Cuando una voz grita (o susurra) la expresión "viva el rey", más si lo hace en tribuna pública o altavoz, uno vuelve a sentir el antiguo estupor de lo incomprensible y se deprime con la interminable fatiga que lo abstruso causa en cualquier inteligencia racional. Uno puede alcanzar a entender (en absoluto compartir) que haya quienes, en uso de su libérrima opción personal griten (o susurren) en favor de, por ejemplo, un régimen político en que el capitalismo, es decir, la explotación y aprovechamiento del trabajo de muchos por las élites, domine la sociedad y adecúe sus normas a esa injusticia flagrante. Uno entiende mejor a quienes gritan (o susurran) e incluso votan en favor de opciones de las denominadas de izquierda democrática, porque esas sí contienen la creencia en un territorio moral y solidario de amplio espectro social, que contempla categorías tales como la igualdad, la justicia social y el respeto como constituyentes de cualquier acción y decisión política. Menos entendible, pero a la postre identificables, las opiniones de quienes gritan (o susurran) al lado de dictadores de todo tipo, caudillos etiquetados de proletarios o de enviados de algún dios, porque uno entiende que el fanatismo, el miedo a moverse, la incultura y hasta la estupidez de delegar el pensamiento forman parte de la vida (un decir) de muchas personas. Hasta es posible convivir (malamente, es verdad) con quienes dicen mantenerse al margen (o eso creen) de no solo opciones personales de tipo político (apolíticos, se autoetiquetan), sino de la participación en las dinámicas sociales de sus entornos o ámbitos, dejando a los demás el enfrentar y/o solucionar los problemas de la convivencia que a ellos también afectan y de los que son en parte responsables, aunque es bien cierto que dicho alejamiento falsamente nihilista no existe en realidad, porque siempre alberga un disimulado egoísmo, una cada vez más detestable vagancia y, también, cierta sandez mental.

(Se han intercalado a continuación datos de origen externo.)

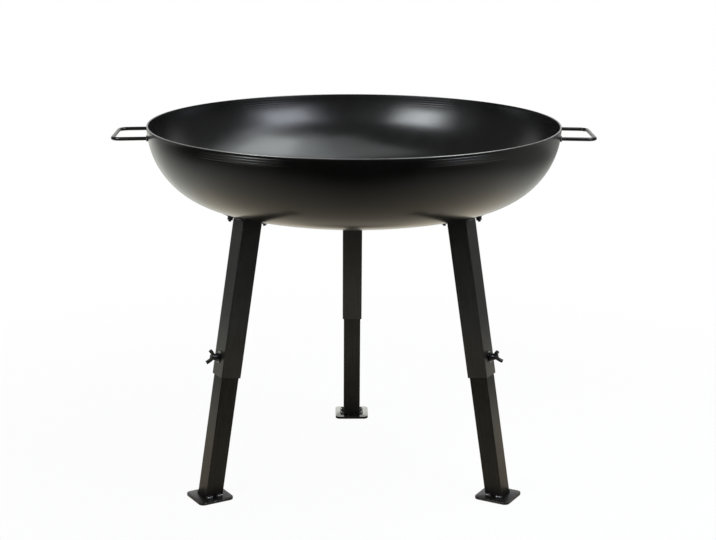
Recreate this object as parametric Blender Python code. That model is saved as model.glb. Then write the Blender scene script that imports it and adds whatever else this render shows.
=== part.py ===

Pero gritar, susurrar, defender, aceptar, apoyar o potenciar todo lo que expresa el "viva el rey" que últimamente se oye en diversos tonos y variados foros, en una campaña publicitaria por la institución cada día más indigerible, es una de las declaraciones de sumisión, servilismo mental, incapacidad de pensamiento y, también, irracionalidad política que mutilan y lastran una democracia, la española, a la que ya no sirve apelar a una Constitución que consagra la monarquía para mantenerla, haciendo como si las palabras escritas en el artículo 1 de la Carta Magna no fuesen efecto de la voluntad del dictador Franco ("La forma política del Estado español es la monarquía parlamentaria" ?una contradicción flagrante de términos-), y que desde el aciago día en que nombró a un Borbón su sucesor, han condicionado gravemente el desarrollo político de este país, cercenado las aspiraciones republicanas de gran parte de la ciudadanía y paralizado con esa imposición, cual si fuese mandamiento natural, el total desarrollo libre de las instituciones de la libre convivencia.
Aceptar un rey como máxima figura del poder, por encima de instituciones a las que esa misma sumisión hace más grises, aun obviando que ese régimen haya sido impuesto por los golpistas asesinos de 1936 y dejando (difícilmente) a un lado las circunstancias que van conociéndose del comportamiento de quien ostentó la titularidad de semejante institución, la monarquía, y aun tapándose la nariz y los ojos ante evidencias, actos, pruebas e insultos que van conociéndose cada día relacionados con la monarquía española, es una declaración de subsidiariedad mental para todos y cada uno de los españoles, que han de asistir, con el cada día más incomprensible apoyo de la mayoría de los partidos políticos de este país, además de a las sonrojantes ceremonias religiosas, sucesorias, otorgantes o familiares relacionadas con una institución que a muchos provoca la desazón de la impotencia democrática, a una aceptación política e informativa de imposible digestión.
Saber por qué los grandes partidos políticos españoles, derechas y socialdemócratas (hay otros cuyo nivel político no alcanza para juzgarlos) apoyan de ese incontestable modo una institución tan atávica, inútil y lastradora como la monarquía, y analizar el porqué no se abre ya un debate público y serio sobre la forma del Estado, sería uno de los conocimientos que daría a mucha gente las claves para explicar ciertas verdades (tal vez intuidas, tal vez dichas y con seguridad asfixiadas y calladas) de la intrahistoria de una Transición (también consagrada por los mismos) que diseñó este futuro español de horizonte mutilado, y podría explicar el que en pleno siglo XXI, con la carga histórica que este país alberga tanto de su propio pasado como de conocimiento de reyes y reinos, siga existiendo institución tal como la monarquía.